Getting beyond whatever a handshake means, when written contracts and sworn oaths mean nothing, trust – and the lack thereof – is the central issue crippling our economy. The real estate market, the economy, and yup, the United States of America, a country founded on commercial interests (Hello, Boston Tea Party) recovers when trust returns to the marketplace. It doesn’t get better when Washington stops spending money. It doesn’t get better when congressman are called. It gets better when there is a trust in the system. It doesn’t have to be Wall Street. It doesn’t have to be Main Street. It doesn’t have to be King Soopers. It just has to be clear. Implicit. Instinctive.
Congress, please do what is in the public interest and govern.
Mr. President, please do what it is in the public interest and lead.

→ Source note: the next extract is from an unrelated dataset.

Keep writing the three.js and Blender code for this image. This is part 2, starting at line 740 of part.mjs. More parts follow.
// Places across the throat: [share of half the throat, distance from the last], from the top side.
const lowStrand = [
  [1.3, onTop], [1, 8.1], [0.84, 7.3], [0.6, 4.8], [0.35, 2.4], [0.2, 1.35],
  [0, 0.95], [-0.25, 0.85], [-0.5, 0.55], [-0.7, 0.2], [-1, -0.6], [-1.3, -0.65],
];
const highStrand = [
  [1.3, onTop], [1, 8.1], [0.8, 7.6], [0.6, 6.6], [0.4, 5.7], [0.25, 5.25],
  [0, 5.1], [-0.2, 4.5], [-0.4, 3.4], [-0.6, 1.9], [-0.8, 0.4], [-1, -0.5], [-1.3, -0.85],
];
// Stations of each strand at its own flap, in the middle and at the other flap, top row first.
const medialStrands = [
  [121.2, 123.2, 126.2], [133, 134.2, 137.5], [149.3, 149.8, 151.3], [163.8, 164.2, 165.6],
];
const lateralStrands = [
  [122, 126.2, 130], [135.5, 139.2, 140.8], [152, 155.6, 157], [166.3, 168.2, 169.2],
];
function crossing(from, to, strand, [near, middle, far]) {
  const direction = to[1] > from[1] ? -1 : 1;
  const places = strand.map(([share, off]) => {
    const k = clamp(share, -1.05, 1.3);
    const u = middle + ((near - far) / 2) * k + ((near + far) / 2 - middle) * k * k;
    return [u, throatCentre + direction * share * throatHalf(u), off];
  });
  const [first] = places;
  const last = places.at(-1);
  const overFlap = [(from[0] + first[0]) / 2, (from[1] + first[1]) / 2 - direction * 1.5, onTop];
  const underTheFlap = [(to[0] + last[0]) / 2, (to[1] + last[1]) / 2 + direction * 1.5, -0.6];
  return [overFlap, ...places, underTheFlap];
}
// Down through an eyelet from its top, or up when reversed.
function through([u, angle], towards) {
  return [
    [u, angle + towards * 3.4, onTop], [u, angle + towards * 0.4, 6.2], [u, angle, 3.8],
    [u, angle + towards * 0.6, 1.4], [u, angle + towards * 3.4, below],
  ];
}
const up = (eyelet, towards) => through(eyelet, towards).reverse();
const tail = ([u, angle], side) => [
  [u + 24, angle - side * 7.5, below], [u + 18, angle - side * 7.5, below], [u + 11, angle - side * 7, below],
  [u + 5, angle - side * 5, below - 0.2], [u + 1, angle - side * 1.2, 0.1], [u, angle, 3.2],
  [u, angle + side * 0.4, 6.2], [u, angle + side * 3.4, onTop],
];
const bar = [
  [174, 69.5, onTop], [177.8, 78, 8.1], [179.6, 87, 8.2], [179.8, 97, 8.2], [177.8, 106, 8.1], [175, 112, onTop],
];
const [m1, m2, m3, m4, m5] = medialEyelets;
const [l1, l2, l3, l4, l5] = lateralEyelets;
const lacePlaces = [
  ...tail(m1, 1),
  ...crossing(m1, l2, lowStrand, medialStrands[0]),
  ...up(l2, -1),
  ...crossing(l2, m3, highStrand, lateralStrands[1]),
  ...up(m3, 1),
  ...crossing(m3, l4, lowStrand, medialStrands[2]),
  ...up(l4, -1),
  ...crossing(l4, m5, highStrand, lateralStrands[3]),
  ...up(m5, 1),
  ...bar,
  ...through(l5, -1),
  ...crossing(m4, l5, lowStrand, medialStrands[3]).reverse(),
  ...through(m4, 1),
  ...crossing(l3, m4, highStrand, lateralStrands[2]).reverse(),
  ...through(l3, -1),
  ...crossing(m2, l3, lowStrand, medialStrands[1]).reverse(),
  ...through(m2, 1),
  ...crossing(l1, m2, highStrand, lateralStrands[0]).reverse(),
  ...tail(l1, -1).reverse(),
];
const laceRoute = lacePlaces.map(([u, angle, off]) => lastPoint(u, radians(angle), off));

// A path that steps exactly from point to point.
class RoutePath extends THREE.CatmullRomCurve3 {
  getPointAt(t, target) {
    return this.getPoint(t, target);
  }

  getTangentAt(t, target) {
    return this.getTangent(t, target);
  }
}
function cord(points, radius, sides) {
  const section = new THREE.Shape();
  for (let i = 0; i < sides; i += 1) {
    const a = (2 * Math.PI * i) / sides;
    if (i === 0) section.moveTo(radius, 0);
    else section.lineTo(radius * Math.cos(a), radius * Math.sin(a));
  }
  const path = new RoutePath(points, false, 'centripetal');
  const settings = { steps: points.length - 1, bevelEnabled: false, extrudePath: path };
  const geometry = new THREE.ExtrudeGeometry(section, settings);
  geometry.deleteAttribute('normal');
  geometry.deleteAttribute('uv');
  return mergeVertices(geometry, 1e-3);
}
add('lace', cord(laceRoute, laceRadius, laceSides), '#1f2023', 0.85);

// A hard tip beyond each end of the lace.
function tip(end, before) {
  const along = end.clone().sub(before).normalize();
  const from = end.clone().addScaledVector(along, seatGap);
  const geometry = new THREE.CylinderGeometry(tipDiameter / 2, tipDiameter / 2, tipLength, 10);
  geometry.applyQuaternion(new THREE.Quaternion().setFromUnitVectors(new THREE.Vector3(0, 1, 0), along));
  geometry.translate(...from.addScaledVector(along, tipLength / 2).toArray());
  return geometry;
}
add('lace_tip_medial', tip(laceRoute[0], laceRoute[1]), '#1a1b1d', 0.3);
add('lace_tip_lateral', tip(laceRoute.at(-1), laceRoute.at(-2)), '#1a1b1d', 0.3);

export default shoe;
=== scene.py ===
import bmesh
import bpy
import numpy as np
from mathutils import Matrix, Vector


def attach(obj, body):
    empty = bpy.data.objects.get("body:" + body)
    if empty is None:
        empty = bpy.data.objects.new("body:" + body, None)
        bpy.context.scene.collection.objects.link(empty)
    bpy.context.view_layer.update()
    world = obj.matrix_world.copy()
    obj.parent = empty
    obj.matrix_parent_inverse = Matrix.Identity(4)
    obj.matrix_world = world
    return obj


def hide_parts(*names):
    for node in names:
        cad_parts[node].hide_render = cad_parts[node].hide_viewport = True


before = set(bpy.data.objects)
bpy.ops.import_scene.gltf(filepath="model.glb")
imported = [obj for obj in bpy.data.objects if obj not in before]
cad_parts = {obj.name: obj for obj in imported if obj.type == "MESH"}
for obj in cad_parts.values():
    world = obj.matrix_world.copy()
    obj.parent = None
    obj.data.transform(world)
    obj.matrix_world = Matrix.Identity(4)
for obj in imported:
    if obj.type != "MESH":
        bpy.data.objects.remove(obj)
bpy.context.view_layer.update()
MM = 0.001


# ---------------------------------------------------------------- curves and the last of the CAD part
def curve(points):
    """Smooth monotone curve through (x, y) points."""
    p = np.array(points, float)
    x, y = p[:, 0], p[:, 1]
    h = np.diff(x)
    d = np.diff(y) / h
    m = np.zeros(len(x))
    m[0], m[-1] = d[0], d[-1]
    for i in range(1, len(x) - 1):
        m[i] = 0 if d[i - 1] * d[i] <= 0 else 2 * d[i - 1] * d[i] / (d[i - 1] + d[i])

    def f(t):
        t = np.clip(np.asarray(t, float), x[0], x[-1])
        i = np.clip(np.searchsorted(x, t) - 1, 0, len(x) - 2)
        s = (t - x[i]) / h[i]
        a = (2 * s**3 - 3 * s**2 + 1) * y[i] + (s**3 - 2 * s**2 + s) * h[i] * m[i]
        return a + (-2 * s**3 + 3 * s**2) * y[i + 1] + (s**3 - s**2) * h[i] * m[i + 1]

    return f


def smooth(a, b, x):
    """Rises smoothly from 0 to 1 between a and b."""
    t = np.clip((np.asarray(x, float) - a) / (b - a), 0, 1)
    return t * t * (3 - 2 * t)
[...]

Citizens, please put aside your distaste for other people spending your money and your need for doubtful future entitlements and focus on the present, and find the glory in compromise. There are such things as win-wins. They’re not mathematical formulas (Buffett’s 3% tax on the GDP? Huh?). They’re usually-idea based. Like this thing called America. If you like the word “Freedom”, please understand that it is not something you have a 100% vested interest in, but 315 million other people also have an interest in.
You’re needed. 315 million people need you. No one is going to “win” this thing but everyone stands to lose. If that’s not clear, then we need to send you back to the sandbox in Kindergarten so you can re-learn this thing called “trust”.